Task instructions:
Where a line in the listing contains the string "saved", copy that line out.

Stored dataset items:
Start

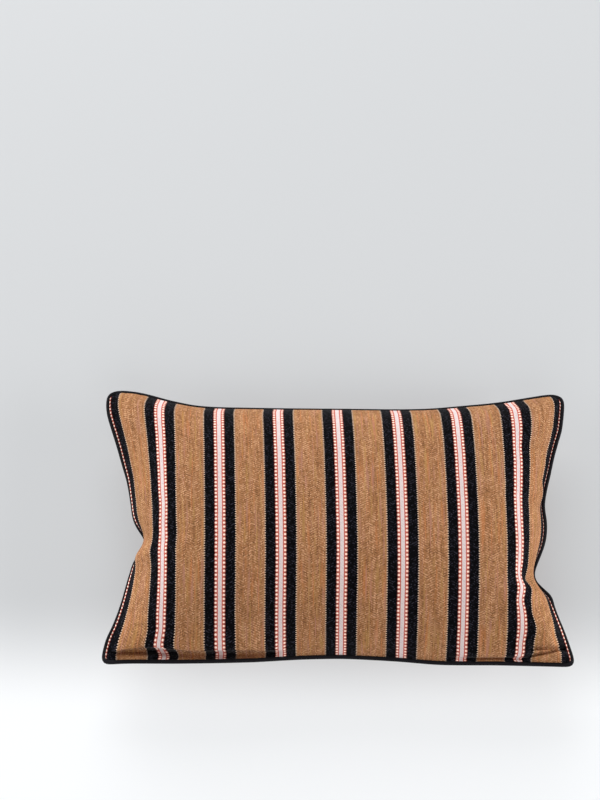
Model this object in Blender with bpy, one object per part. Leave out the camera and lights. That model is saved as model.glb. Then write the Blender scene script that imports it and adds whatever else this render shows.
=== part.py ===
# Oblong cushion cover on its filling, with piping all round its seam, lying on its back.
# Metres. +X runs along its width, +Y towards its top edge and +Z out of its face.
# The seam plane is z = 0 while the shape is worked out, and the finished pieces are then
# moved so that the flat spot on the back is z = 0.

import math
from collections import namedtuple

import bmesh
import bpy
from mathutils import Vector

# Driving dimensions
coverWidth = 0.494  # corner to corner along the seam, without the piping
coverHeight = 0.294
cornerRadius = 0.012
crownFront = 0.064  # how far the face stands out from the seam plane
crownBack = 0.060
restDepth = 0.054  # the back crown is pressed flat at this depth
pipingRadius = 0.0022
pieceGap = 0.0003

# How the crown falls to the seam: a high power keeps the middle flat, a low fall makes the end steep
sidePower = 5.0
sideFall = 0.5
endPower = 2.4
endFall = 0.62

# How fast the drawn-in seam stops pulling on the cloth, going inwards
sideFade = 5.0
endFade = 4.0

# Steps of the surface and of the piping's section
stepsAcross = 48
stepsUp = 32
pipingSides = 8

# The seam's edges: place along the edge, how far the seam is drawn in there, and how far it
# leaves the seam plane towards the face
EdgeRow = namedtuple("EdgeRow", "along drawnIn lift")

leftEdge = [
    EdgeRow(-0.147, 0.000, 0.000),
    EdgeRow(-0.111, 0.004, 0.001),
    EdgeRow(-0.081, 0.013, 0.000),
    EdgeRow(-0.060, 0.021, -0.001),
    EdgeRow(-0.039, 0.028, -0.004),
    EdgeRow(-0.015, 0.036, -0.008),
    EdgeRow(0.006, 0.027, -0.004),
    EdgeRow(0.028, 0.020, 0.000),
    EdgeRow(0.071, 0.013, 0.002),
    EdgeRow(0.105, 0.003, 0.001),
    EdgeRow(0.147, -0.003, 0.000),
]
rightEdge = [
    EdgeRow(-0.147, 0.000, 0.000),
    EdgeRow(-0.121, 0.006, 0.000),
    EdgeRow(-0.100, 0.013, 0.001),
    EdgeRow(-0.081, 0.021, 0.000),
    EdgeRow(-0.057, 0.036, -0.005),
    EdgeRow(-0.038, 0.034, -0.004),
    EdgeRow(-0.019, 0.027, 0.000),
    EdgeRow(0.004, 0.023, 0.002),
    EdgeRow(0.045, 0.022, 0.002),
    EdgeRow(0.080, 0.014, 0.000),
    EdgeRow(0.112, 0.003, -0.001),
    EdgeRow(0.147, 0.000, 0.000),
]
topEdge = [
    EdgeRow(-0.247, -0.003, 0.000),
    EdgeRow(-0.218, 0.000, 0.001),
    EdgeRow(-0.184, 0.009, 0.002),
    EdgeRow(-0.151, 0.014, 0.001),
    EdgeRow(-0.097, 0.016, -0.001),
    EdgeRow(0.000, 0.017, -0.002),
    EdgeRow(0.090, 0.017, -0.001),
    EdgeRow(0.145, 0.012, 0.001),
    EdgeRow(0.210, 0.004, 0.001),
    EdgeRow(0.247, 0.000, 0.000),
]
bottomEdge = [
    EdgeRow(-0.247, 0.000, 0.000),
    EdgeRow(-0.168, -0.001, 0.001),
    EdgeRow(-0.094, 0.001, 0.000),
    EdgeRow(-0.040, 0.005, -0.003),
    EdgeRow(0.000, 0.009, -0.006),
    EdgeRow(0.034, 0.011, -0.008),
    EdgeRow(0.066, 0.009, -0.006),
    EdgeRow(0.109, 0.003, -0.001),
    EdgeRow(0.172, 0.001, 0.001),
    EdgeRow(0.247, 0.000, 0.000),
]

# Creases pressed into the face: both ends, how wide and how deep
Crease = namedtuple("Crease", "fromX fromY toX toY width depth")

creases = [
    Crease(-0.215, -0.014, -0.190, -0.012, 0.007, 0.006),  # tuck at the left seam
    Crease(-0.229, -0.092, -0.206, -0.098, 0.009, 0.003),  # dip below that tuck
    Crease(0.214, -0.057, 0.186, -0.066, 0.008, 0.008),  # kink at the right seam
    Crease(-0.235, -0.136, -0.030, -0.132, 0.006, 0.004),  # long crease over the bottom seam
    Crease(0.100, -0.133, 0.180, -0.137, 0.006, 0.003),
    Crease(0.205, -0.134, 0.240, -0.133, 0.005, 0.003),  # short ones in the bottom right corner
]


def clearScene():
    for item in list(bpy.data.objects):
        bpy.data.objects.remove(item, do_unlink=True)


# The named column at a place along an edge, as a smooth curve through its rows
def readEdge(rows, along, column):
    values = [getattr(row, column) for row in rows]
    places = [row.along for row in rows]
    if along <= places[0]:
        return values[0]
    if along >= places[-1]:
        return values[-1]
    index = max(i for i in range(len(places) - 1) if places[i] <= along)
    slopes = []
    for i in (index, index + 1):
        low = max(i - 1, 0)
        high = min(i + 1, len(rows) - 1)
        slopes.append((values[high] - values[low]) / (places[high] - places[low]))
    span = places[index + 1] - places[index]
    share = (along - places[index]) / span
    square = share * share
    cube = square * share
    return (
        values[index] * (2 * cube - 3 * square + 1)
        + values[index + 1] * (3 * square - 2 * cube)
        + slopes[0] * span * (cube - 2 * square + share)
        + slopes[1] * span * (cube - square)
    )


# Share of the full crown at a place on the panel, where s and t run from -1 to 1
def crownShare(s, t):
    across = (1 - abs(s) ** sidePower) ** sideFall
    up = (1 - abs(t) ** endPower) ** endFall
    return across * up


# How deep all creases together press into the face at a place on it
def creaseDepth(x, y):
    total = 0.0
    for crease in creases:
        start = Vector((crease.fromX, crease.fromY))
        run = Vector((crease.toX, crease.toY)) - start
        offset = Vector((x, y)) - start
        share = min(max(offset.dot(run) / run.length_squared, 0.0), 1.0)
        away = (offset - run * share).length
        total += crease.depth * math.exp(-((away / crease.width) ** 2))
    return total


# X, Y and height of the sheet that the seam would span, before the crown is added
def seamShape(s, t):
    halfWidth = coverWidth / 2
    halfHeight = coverHeight / 2
    sideRows = rightEdge if s > 0 else leftEdge
    endRows = topEdge if t > 0 else bottomEdge
    sideWeight = abs(s) ** sideFade
    endWeight = abs(t) ** endFade
    x = s * halfWidth
    y = t * halfHeight
    drawnX = readEdge(sideRows, y, "drawnIn") * sideWeight
    drawnY = readEdge(endRows, x, "drawnIn") * endWeight
    lift = readEdge(sideRows, y, "lift") * sideWeight + readEdge(endRows, x, "lift") * endWeight
    cornerDip = cornerRadius * (1 - math.sqrt(0.5))
    powerX = coverWidth / (4 * cornerDip)
    powerY = coverHeight / (4 * cornerDip)
    dip = cornerDip * abs(s) ** powerX * abs(t) ** powerY
    x -= math.copysign(drawnX + dip, s)
    y -= math.copysign(drawnY + dip, t)
    return x, y, lift


def facePoint(s, t):
    x, y, lift = seamShape(s, t)
    share = crownShare(s, t)
    crease = creaseDepth(x, y) * min(1.0, 3 * share)
    return Vector((x, y, lift + crownFront * share - crease))


def backPoint(s, t):
    x, y, lift = seamShape(s, t)
    return Vector((x, y, max(lift - crownBack * crownShare(s, t), -restDepth)))


# Places from -1 to 1, closer together near both ends
def spreadSteps(count):
    return [math.sin(math.pi / 2 * (2 * i / count - 1)) for i in range(count + 1)]


# The panel places round the seam, in order, each once
def rimPlaces():
    across = spreadSteps(stepsAcross)
    up = spreadSteps(stepsUp)
    bottom = [(s, -1.0) for s in across[:-1]]
    right = [(1.0, t) for t in up[:-1]]
    top = [(s, 1.0) for s in reversed(across[1:])]
    left = [(-1.0, t) for t in reversed(up[1:])]
    return bottom + right + top + left


def makeMaterial(name, colour, roughness):
    material = bpy.data.materials.new(name)
    material.use_nodes = True
    shader = material.node_tree.nodes["Principled BSDF"]
    shader.inputs["Base Color"].default_value = (*colour, 1.0)
    shader.inputs["Roughness"].default_value = roughness
    shader.inputs["Metallic"].default_value = 0.0
    material.diffuse_color = (*colour, 1.0)
    return material


def finishObject(name, shape, material):
    bmesh.ops.recalc_face_normals(shape, faces=shape.faces)
    mesh = bpy.data.meshes.new(name)
    shape.to_mesh(mesh)
    shape.free()
    mesh.shade_smooth()
    mesh.materials.append(material)
    thing = bpy.data.objects.new(name, mesh)
    bpy.context.collection.objects.link(thing)
    return thing


# Front and back panels on one rim, closed over the filling
def makeCushion():
    shape = bmesh.new()
    across = spreadSteps(stepsAcross)
    up = spreadSteps(stepsUp)

    def onRim(i, j):
        return i in (0, stepsAcross) or j in (0, stepsUp)

    front = {}
    back = {}
    for i, s in enumerate(across):
        for j, t in enumerate(up):
            front[i, j] = shape.verts.new(facePoint(s, t))
            back[i, j] = front[i, j] if onRim(i, j) else shape.verts.new(backPoint(s, t))
    for i in range(stepsAcross):
        for j in range(stepsUp):
            corners = [(i, j), (i + 1, j), (i + 1, j + 1), (i, j + 1)]
            shape.faces.new([front[c] for c in corners])
            shape.faces.new([back[c] for c in reversed(corners)])
    cloth = makeMaterial("stripedCloth", (0.36, 0.19, 0.09), 0.9)
    return finishObject("cushion", shape, cloth)


# A closed ring of cord that follows the seam just outside it
def makePiping():
    shape = bmesh.new()
    seam = [facePoint(s, t) for s, t in rimPlaces()]
    rings = []
    for i, point in enumerate(seam):
        ahead = seam[(i + 1) % len(seam)]
        behind = seam[i - 1]
        along = (ahead - behind).normalized()
        outward = along.cross(Vector((0, 0, 1))).normalized()
        upward = outward.cross(along)
        centre = point + outward * (pipingRadius + pieceGap)
        ring = []
        for k in range(pipingSides):
            turn = 2 * math.pi * (k + 0.5) / pipingSides
            offset = outward * math.cos(turn) + upward * math.sin(turn)
            ring.append(shape.verts.new(centre + offset * pipingRadius))
        rings.append(ring)
    for i, ring in enumerate(rings):
        following = rings[(i + 1) % len(rings)]
        for k in range(pipingSides):
            near = (k + 1) % pipingSides
            shape.faces.new([ring[k], ring[near], following[near], following[k]])
    cord = makeMaterial("blackPiping", (0.012, 0.011, 0.013), 0.75)
    return finishObject("piping", shape, cord)


# Moves the pieces so that their box is centred over the origin and rests on z = 0
def standOnBack(pieces):
    points = [corner for piece in pieces for corner in (v.co for v in piece.data.vertices)]
    lows = [min(point[axis] for point in points) for axis in range(3)]
    highs = [max(point[axis] for point in points) for axis in range(3)]
    shift = Vector((-(lows[0] + highs[0]) / 2, -(lows[1] + highs[1]) / 2, -lows[2]))
    for piece in pieces:
        for vertex in piece.data.vertices:
            vertex.co += shift


clearScene()
cushion = makeCushion()
piping = makePiping()
standOnBack([cushion, piping])
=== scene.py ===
# Oblong striped cushion cover on its filling, lying on its back, with black piping round its seam
import math
from collections import namedtuple

import bpy
import numpy as np
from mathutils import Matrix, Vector


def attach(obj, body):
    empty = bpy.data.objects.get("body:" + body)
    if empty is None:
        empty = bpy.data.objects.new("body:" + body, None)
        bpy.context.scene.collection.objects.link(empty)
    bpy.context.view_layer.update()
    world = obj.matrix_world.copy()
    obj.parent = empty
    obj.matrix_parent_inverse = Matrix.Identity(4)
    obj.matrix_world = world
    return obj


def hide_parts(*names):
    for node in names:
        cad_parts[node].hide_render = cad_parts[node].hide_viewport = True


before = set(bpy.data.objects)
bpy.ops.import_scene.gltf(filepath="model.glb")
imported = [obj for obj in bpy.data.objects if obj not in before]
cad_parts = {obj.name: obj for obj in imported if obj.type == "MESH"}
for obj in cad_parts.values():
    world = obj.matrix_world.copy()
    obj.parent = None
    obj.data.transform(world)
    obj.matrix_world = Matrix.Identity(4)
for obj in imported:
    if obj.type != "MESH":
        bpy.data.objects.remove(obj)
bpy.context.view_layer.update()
print("stage: frame loaded")

EdgeRow = namedtuple("EdgeRow", "place drawnIn lift tucked", defaults=(0,))
UpRow = namedtuple("UpRow", "place share")
AcrossRow = namedtuple("AcrossRow", "place low middle high")
MiddleRow = namedtuple("MiddleRow", "place x")
Grain = namedtuple("Grain", "across along detail layer")  # a noise: its grain size in metres, unless noted

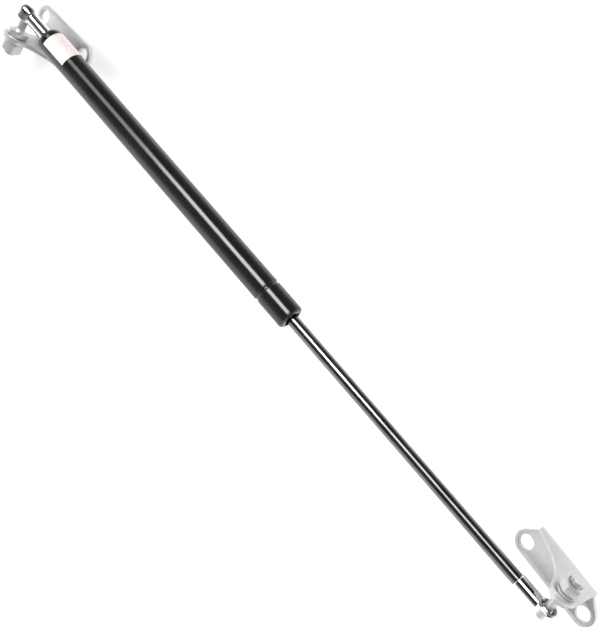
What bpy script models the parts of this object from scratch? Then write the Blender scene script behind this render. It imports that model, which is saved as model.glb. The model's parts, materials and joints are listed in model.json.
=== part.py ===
"""Gas strut stay: a sealed gas spring with a ball joint and an angle bracket at each end.

Metres, +Z up. The strut's axis lies along +X, from the cylinder's ball joint to the rod's.
The part rests on the surface z = 0, and its origin is under the middle of its outer box.
"""

import math

import bmesh
import bpy
from mathutils import Matrix, Vector

MM = 0.001
GAP = 0.3 * MM  # between pieces that touch

# Strut, measured along its axis from the centre of the cylinder's ball
BALL_TO_BALL = 508 * MM
STROKE = 190 * MM
DEAD_LENGTH = 70.5 * MM  # what the end plug, the piston and the seals take up
TUBE_START = 22.5 * MM
TUBE_LENGTH = STROKE + DEAD_LENGTH
TUBE_R = 9 * MM
TUBE_WALL = 1.2 * MM
TUBE_END_ROUND = 5.5 * MM
TUBE_MOUTH_ROUND = 2.4 * MM
TUBE_MOUTH_R = 5.6 * MM
GROOVE_FROM_MOUTH = 24.8 * MM
GROOVE_DEPTH = 0.9 * MM
GROOVE_HALF = 1.6 * MM
TUBE_END_WALL = 1.6 * MM
TUBE_END_SLOPE = 3 * MM
PLUG_LENGTH = 4 * MM
PLUG_SLOPE = 3.2 * MM
SEAL_WASHER_THICK = 1.2 * MM
SEAL_LENGTH = 5 * MM
GUIDE_CHAMFER = 0.6 * MM
ROD_R = 4 * MM
ROD_THREAD_R = 3 * MM
ROD_TO_BALL = 22.3 * MM  # from the rod's shoulder to its ball's centre
THREAD_IN_SOCKET = 12 * MM
THREAD_CHAMFER = 0.5 * MM
SPIGOT_R = 2.6 * MM
RIVET_R = 4 * MM
RIVET_LENGTH = 2.4 * MM
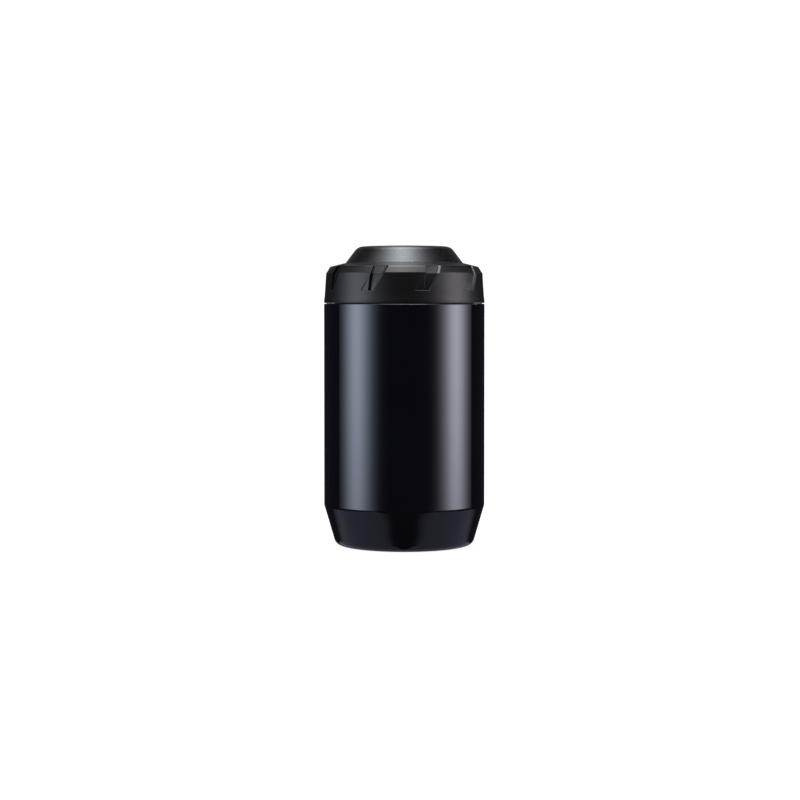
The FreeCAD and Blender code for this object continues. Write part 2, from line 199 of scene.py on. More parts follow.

End

Output for this task:
Model this object in Blender with bpy, one object per part. Leave out the camera and lights. That model is saved as model.glb. Then write the Blender scene script that imports it and adds whatever else this render shows.
What bpy script models the parts of this object from scratch? Then write the Blender scene script behind this render. It imports that model, which is saved as model.glb. The model's parts, materials and joints are listed in model.json.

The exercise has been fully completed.